AR: What are some of the things reporters are missing today? What tips and advice would you share for covering immigrant children and teens?

DS: Journalists need to go to federal immigration courts. That’s where the juveniles face their last test. It's an emotionally rough place for many immigrants and their families--and for judges, prosecutors and the lawyers who defend these juveniles. We should change the angle more onto the U.S. citizens who tackle this issue. 

These days, in Dallas, it feels like 90 percent of the unaccompanied minors have no attorney.

Another challenge is to give context to the violence and to the poverty. Some are now examining U.S. foreign aid to the region, our communal illicit economies and whether laws need to be changed in less or more restrictive ways. 

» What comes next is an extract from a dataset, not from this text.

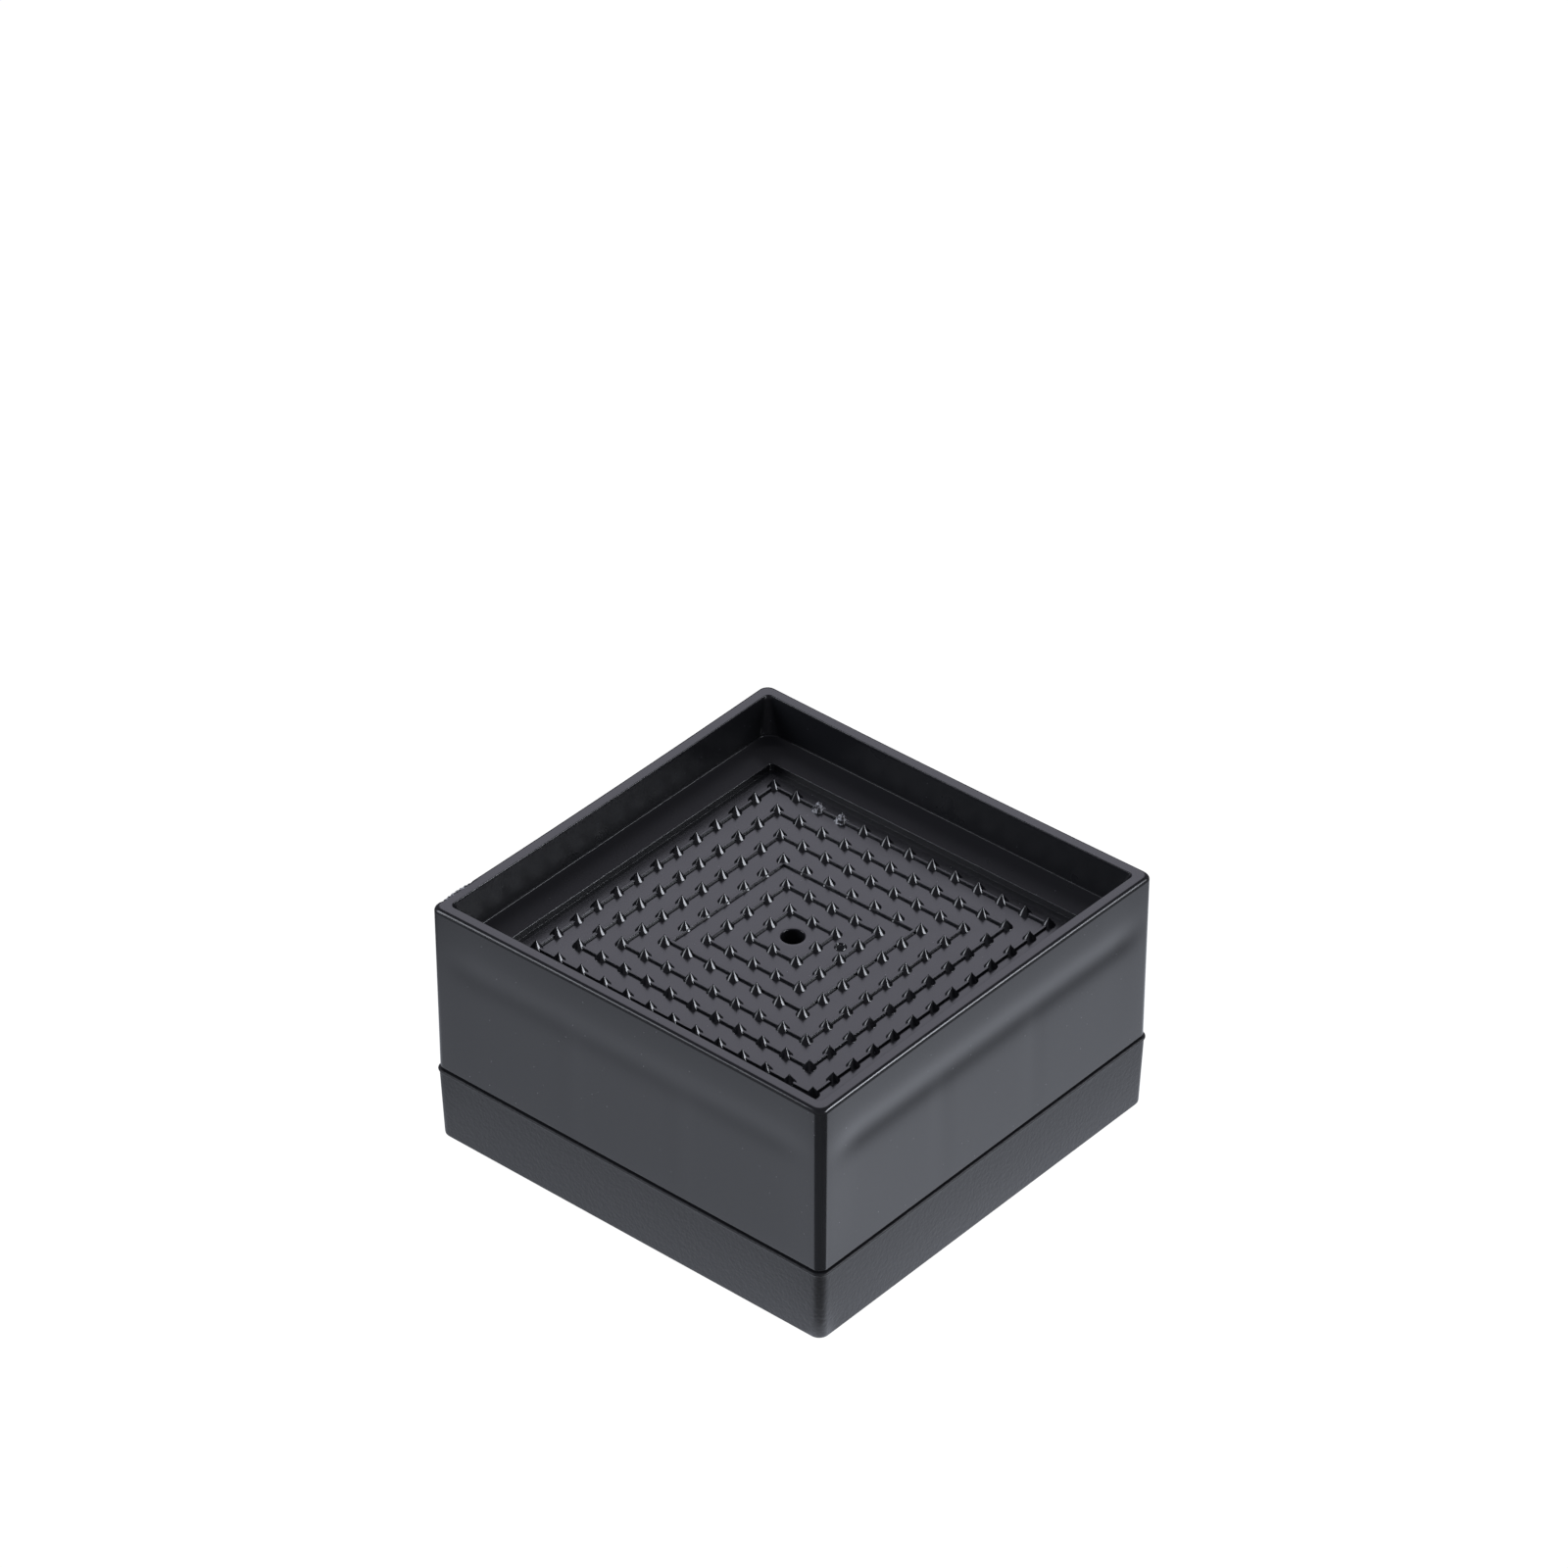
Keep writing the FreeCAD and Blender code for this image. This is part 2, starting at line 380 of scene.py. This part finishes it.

Children are children. You treat them gently as you interview. These child witnesses to violence are suffering. Dart’s prepared great tips for interviewing children who’ve experienced trauma, in English and in Spanish. 

AR: Are there any particular pieces you'd hold up as models of ethical, effective coverage? Any must-reads? 

DS: There are many good stories filled with humanity lately. I particularly admire work by Susan Carroll of The Houston Chronicle, Melissa del Bosque of The Texas Observer and William Finnegan of The New Yorker. Their work stands out for the deep, detailed journey into the tangled immigration process and for strong character selection. They never forget that at the core of the story is a human being, often a very vulnerable one.  

All of this is post-Enrique. That's Enrique, the Honduran who went on an odyssey in search of his mother more than a decade ago and whose life was chronicled by Sonia Nazario. She won a Pulitzer for her work, retracing the peril-filled trip he took atop the train known as The Beast. Her grit inspires. Her book, Enrique’s Journey, is a must-read.